Сравнение с дебютным фильмом Трюффо «400 ударов», боюсь, неизбежно: мальчик бежит к морю, детство у него трудное etc. Но разница тут принципиальная, не говоря уж о несопоставимости художества. Фильм Трюффо снят в конце 50-х и по исходному посылу романтичен, «Коктебель» же снят на излете очередной оттепели и потому антиромантичен по самой своей природе.
У Трюффо мальчик прибегает к морю, у Хлебникова и Попогребского он приходит в царство пляжной попсы; мечта его была — попасть на знаменитые скалы в Планёрском, где восходящий поток уносит в небо и бумажный лист, и планер с отважным летчиком. Летчиков в окрестностях никаких нет, а лист бумаги, припасенный мальчиком для эксперимента, прозаично падает на землю. Все мы ждем, что восходящий поток унесет нас в заоблачные выси, а потока все нет и нет, как нет и того Коктебеля, который долгое время был символом красоты и свободы. Странствие кончается ничем, а финал, в котором отец и сын трогательно находят друг друга, вряд ли кого обманет.

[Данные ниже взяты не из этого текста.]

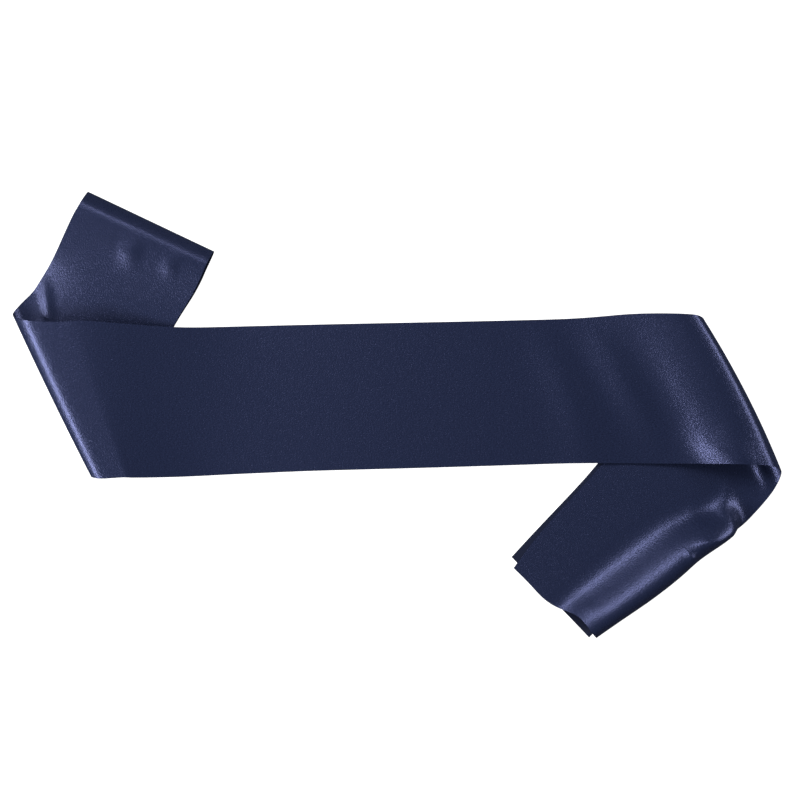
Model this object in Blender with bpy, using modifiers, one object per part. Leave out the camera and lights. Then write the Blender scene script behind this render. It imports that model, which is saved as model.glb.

Скорее меня радует в этой картине то, что она следует забытой и прервавшейся, казалось бы, традиции, которая в отечественном кино связана, главным образом, с именем Александра Александрова. Это странный сценарист и режиссер, сочинитель историй об умных мечтательных детях, неприкаянно странствующих по своей грустной, но довольно сказочной стране. Лучшие его сценарии — «Голубой портрет», «Деревня Утка. Сказка», «Прилетал марсианин в осеннюю ночь», «Номер „люкс“ для генерала с девочкой», «Утоли моя печали» — ставились разными режиссерами (успешнее всего Г.Шумским), но все несут на себе отпечаток именно личности драматурга. Наиболее известной, но отнюдь не самой яркой его работой стали «Сто дней после детства» в постановке Сергея Соловьева. Несколько лет назад Александров, всегда мечтавший о литературной карьере, окончательно порвал с кино, от чего, кажется, проиграл не он. У него уже вышли романы о Пушкине и о Марии Башкирцевой — оба они предстают в его грустной прелестной прозе такими же неприкаянными подростками, как герои «Золотой шпаги» или «Серафима Полубеса». Я почти убежден, что Хлебников и Попогребский смотрели ранние картины Александрова — совпадения уж очень отчетливы. Впрочем, если они бессознательно возобновили традицию, это только доказывает ее насущность. Героем Александрова всегда был аутсайдер, бродяга, изгой (что сближало его с Богдановичем, с замечательной «Бумажной луной», а отчасти и с Трумэном Капоте, в чьих новеллах только умные и книжные подростки оказывались в состоянии понять одиноких мечтателей).